Levi wasn't familiar with the Robe ColorSpot 1200E AT moving head fixtures used on the production until he used them at a special event staged in Rome's Fori Imperiali. “The event was indoors and out, but it wasn't theatre, so I asked if I could try them on the Magic Flute. They give a splendid, even light and a nice frost function.”

Levi also used Vario 2.5K PCs, by Spotlight of Milan, fitted with Compulite motorized yokes. “I've used them for years, and they're excellent, quiet, and precise instruments, with the advantage of having halogen lamps — an ideal combination with the colder light of the moving head fixtures.”

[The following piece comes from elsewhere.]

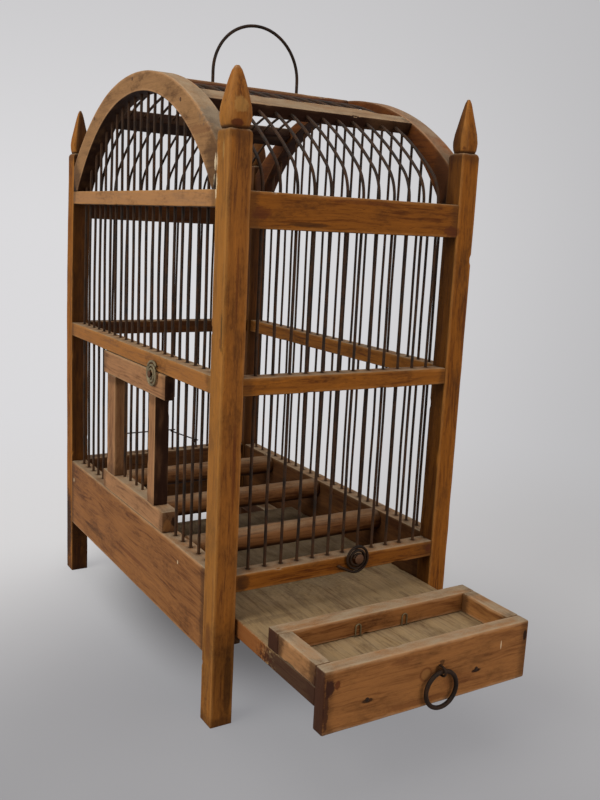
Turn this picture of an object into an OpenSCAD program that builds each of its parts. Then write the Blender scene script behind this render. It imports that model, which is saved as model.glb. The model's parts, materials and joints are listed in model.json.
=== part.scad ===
// Canary breeding cage: a mortised wooden frame with a vaulted wire roof, a framed side
// door that turns on one of the wall wires, and a litter drawer pulled part of the way out.
// Millimetres, +Z up. The origin is on the ground, at the centre of the whole outline.
// The drawer side faces -Y and the door side faces -X.

/* [Frame] */
// Width of the cage over the posts, along the drawer side
cage_width = 197; // [180:1:240]
// Depth of the cage over the posts, along the door side
cage_depth = 322; // [300:1:380]
// Side of the square corner posts
post_side = 15.5; // [15:0.5:18]
// Clear height of the legs under the base boards
leg_height = 49; // [25:1:90]
// Height of the base boards
base_height = 60; // [54:1:80]
// Thickness of the base boards
base_thickness = 14; // [12:0.5:15]
// Height of the wired bay that holds the door
door_bay = 118; // [100:1:150]
// Height of the middle rails
rail_height = 12; // [9:0.5:18]
// Thickness of all the rails
rail_thickness = 13; // [12:0.5:15]
// Height of the wired bay over the middle rails
upper_bay = 105; // [70:1:140]
// Height of the side rails under the arches
side_rail_height = 11; // [9:0.5:18]
// Height of the upper rail on the drawer side and on the back
end_rail_height = 23; // [14:0.5:30]
// Height of the bottom rail over the drawer
bottom_rail_height = 12.4; // [12:0.2:18]
// Drop of the bottom rail's top below the top of the base boards
bottom_rail_drop = 2; // [0:0.5:6]

/* [Joinery] */
// Length of the stub tenons
tenon_length = 5; // [3:0.5:5.5]
// Thickness of the stub tenons
tenon_thickness = 6; // [4:0.5:6]
// Distance of the tenons from the outer face
tenon_inset = 3.5; // [3:0.1:3.8]
// Shoulder above and below a tenon
tenon_shoulder = 2; // [1:0.5:3]

/* [Finials] */
// Height of the post's shoulder over the foot of the arch
post_shoulder = 9; // [4:0.5:20]
// Height of the carved finial
finial_height = 36.6; // [25:0.2:50]
// Height of the pared slope where the post meets its finial
finial_slope = 1.6; // [0.6:0.2:3]

/* [Arches and roof] */
// Thickness of the arches
arch_thickness = 14; // [11:0.5:15]
// Rise of the arches' inner curve over the side rails
arch_rise = 69.5; // [50:0.5:90]
// Depth of the arches at their crowns
arch_crown_depth = 14; // [12:0.5:20]
// Width of the feet of the right arch on the side rail
arch_foot_width = 8.4; // [6:0.2:12]
// Height of the feet of the right arch against the posts
arch_foot_height = 26.6; // [22:0.2:32]
// Distance from the ridge to the crown of the left arch, towards the drawer side
left_crown_shift = 8; // [0:0.5:10]
// Width of the near foot of the left arch
left_near_foot_width = 7; // [6:0.2:12]
// Width of the far foot of the left arch
left_far_foot_width = 11; // [6:0.2:12]
// Height of the far foot of the left arch
left_far_foot_height = 20; // [18:0.2:32]
// Width of the roof battens, along the curve
batten_width = 18; // [14:0.5:26]
// Thickness of the roof battens
batten_thickness = 9; // [7:0.5:11]
// Distance from the drawer side, or from the back, to the middle of a batten
batten_inset = 70; // [58:0.5:80]
// Width of the crown board
crown_width = 22; // [20:1:60]
// Thickness of the crown board
crown_thickness = 8; // [7.6:0.2:12]

/* [Hanging bail] */
// Diameter of the bail's wire
bail_wire = 2.5; // [1.6:0.1:4]
// Radius of the bail's bend, to the middle of the wire
bail_radius = 37.4; // [20:0.2:55]
// Straight stretch of the bail over the crown board
bail_leg = 9.7; // [2:0.1:40]
// Length of the clinched end under the crown board
bail_clinch = 8; // [4:0.5:15]
// Distance from the middle of the cage to the middle of the bail, towards the right
bail_shift = 3.9; // [-5:0.1:5]

/* [Wires] */
// Diameter of the cage wires
cage_wire = 2.2; // [1.4:0.1:2.6]
// Number of wires on the drawer side and on the back
end_wires = 12; // [6:1:14]
// Number of wires on each side
side_wires = 21; // [18:1:23]
// Depth of the blind holes that the wires stand in
wire_seat = 6; // [3:0.5:7]
// Height over the upper rail at which a roof wire starts to bend
bend_start = 0.2; // [0.1:0.1:1]
// Diameter of the thin lacing wire
lacing_wire_d = 1.3; // [0.8:0.1:1.6]
// Height of the lacing wire over the base boards
lacing_height = 19.3; // [10:0.1:60]
// Drop of the lacing wire's loose end
lacing_drop = 13; // [4:0.5:18]

/* [Door] */
// Number of the wall wire that the door turns on, from the drawer side
hinge_wire_number = 15; // [14:1:16]
// Number of the last wall wire in front of the door
stop_wire_number = 5; // [4:1:6]
// Distance from that wire to the near end of the door's rails
door_near_gap = 7.4; // [4:0.2:9]
// Overhang of the door's rails past the hinge wire
hinge_overhang = 4.4; // [3.4:0.1:5.5]
// Thickness of the door's rails
door_thickness = 13; // [12:0.5:14]
// Height of the door's top rail
door_top_height = 18.5; // [12:0.5:24]
// Height of the door's bottom rail
door_bottom_height = 15.7; // [10:0.1:22]
// Thickness of the door's stiles
stile_thickness = 11.5; // [10:0.5:13]
// Width of the door's near stile
near_stile = 13.4; // [9:0.2:18]
// Width of the door's far stile
far_stile = 18; // [12:0.5:20]
// Distance from the near end of the door's rails to its near stile
near_stile_inset = 17; // [8:0.5:24]
// Distance from the far end of the door's rails to its far stile
far_stile_inset = 9; // [8.4:0.2:14]
// Clearance under the door
door_floor_gap = 0.3; // [0.2:0.1:1]
// Clearance over the door
door_head_gap = 0.5; // [0.3:0.1:1.5]

/* [Wound wire button and latch] */
// Diameter of the button's wire
button_wire = 1.6; // [1:0.1:1.7]
// Outer diameter of the button on the door
button_d = 18; // [14:0.5:26]
// Number of turns in the button
button_turns = 2.8; // [1.5:0.1:2.8]
// Distance of the button's nail below the top of the door
button_drop = 2.2; // [2:0.1:6]
// Distance of the button's nail from the near end of the door's rails
button_inset = 21; // [12:0.5:60]
// Diameter of the latch's wire
latch_wire = 1.7; // [1:0.1:1.8]
// Outer diameter of the latch over the drawer
latch_d = 21.5; // [18:0.5:28]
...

Levi maintains Italian theatre's tradition of craftsmanship by using some one-off lighting ideas in several key scenes, such as during the Queen of the Night, where her “world” (in fact a large fiberglass disc behind the pedestal on which she stood) is lit by a series of custom lamp holders mounted around it, with various gels to change effects. There were also two 20' high fiberglass monoliths lit from the inside with LED units built by a local artisan. However, these were not controlled by console operator Luca Antolini, who manned the show's two ADB desks (a Phoenix 10 XT and a Phoenix 2 XT, both with Isis Version 2.16 software) but directly by the onstage lighting crew.

Before leaving to start work on a “very interesting but demanding” Barber of Seville (directed by Ronconi at the Pesaro's Rossini Festival, with a set design by Gae Aulenti) then up north to Turin to work five more shows by Ronconi (to be staged during the Winter Olympics), Levi confirmed his intention to continue experimenting with new technology. “I hope to use LEDs on a production soon, as I recently ran an A/B comparison test with moving head units and found them very interesting,” he says. “I used them for downlight and sidelight, and they gave good results. If somebody comes up with the right type of motorized unit, I think it could be extremely interesting.”